Hydrogen Permeation and Corrosion Fatigue Crack Growth Rates of X65 Pipeline Steel Exposed to Acid Brines Containing Thiosulfate or Hydrogen Sulfide

Corrosion fatigue crack growth rates were obtained for X65 pipeline steel in acid brines containing thiosulfate (S₂O₃²⁻) or hydrogen sulfide (H₂S). Samples were exposed for 72 h at the open-circuit potential to allow bulk hydrogen charging. The corrosion fatigue crack growth rate increased with partial pressure of H₂S and correlated with the steady-state flux of hydrogen permeation during corrosion in the same solutions. The rate of hydrogen absorption increased with increasing S₂O₃²⁻ concentration to a maximum at 10⁻³ M S₂O₃²⁻, owing to a competition between increased surface concentration of H₂S from S₂O₃²⁻ reduction and increased rate of iron sulfide film formation.
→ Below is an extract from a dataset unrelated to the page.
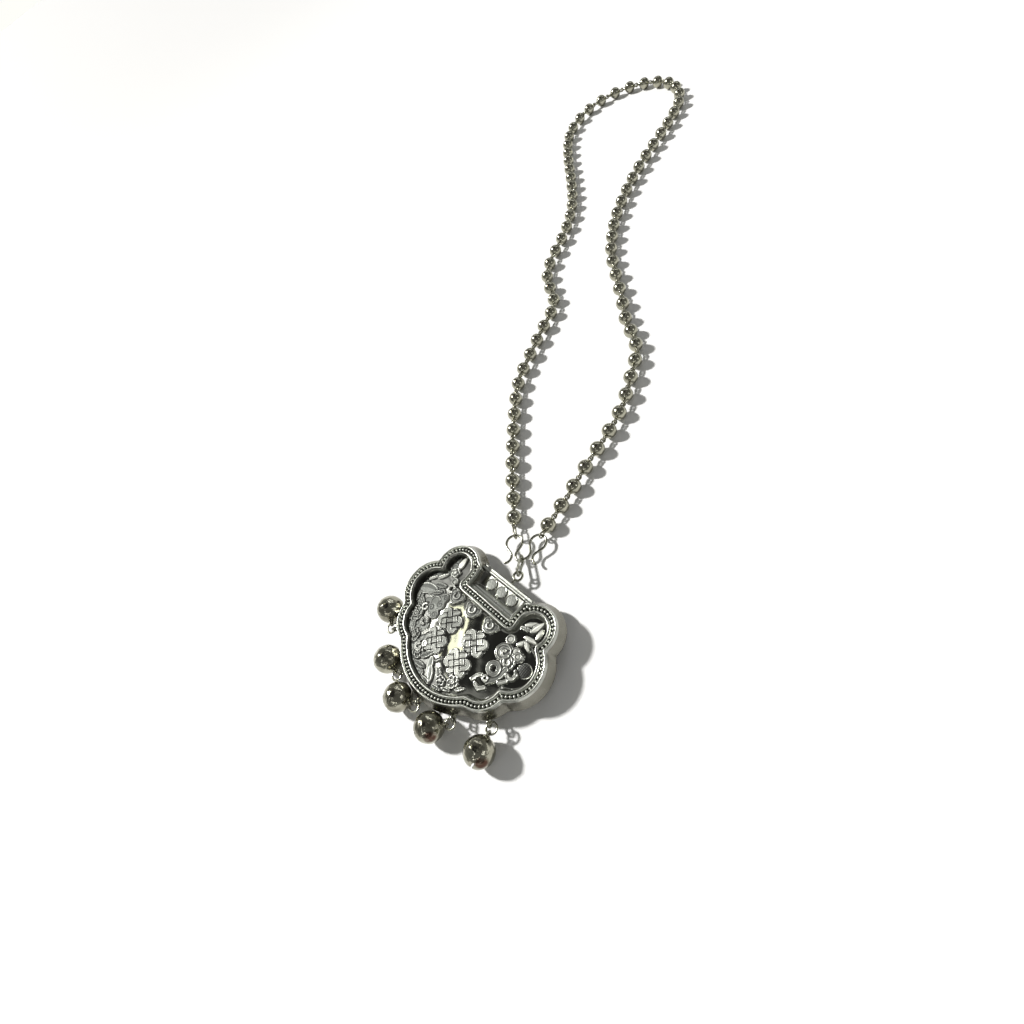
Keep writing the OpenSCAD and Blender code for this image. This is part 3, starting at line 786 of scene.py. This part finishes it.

Corrosion fatigue behavior in S₂O₃²⁻-containing acidified brines is the same as in solutions with low partial pressures of H₂S, in accordance with predictions from the hydrogen permeation results. This suggests that, for corrosion fatigue studies, S₂O₃²⁻ solutions are possible candidates for replacement of H₂S gas, as long as the H₂S partial pressure of interest is low. Also, the expected concentration of hydrogen inside the metal specimen at the end of the exposure period correlates with the rate of corrosion fatigue crack growth, suggesting that hydrogen charged during the pre-charging period controls corrosion fatigue crack growth.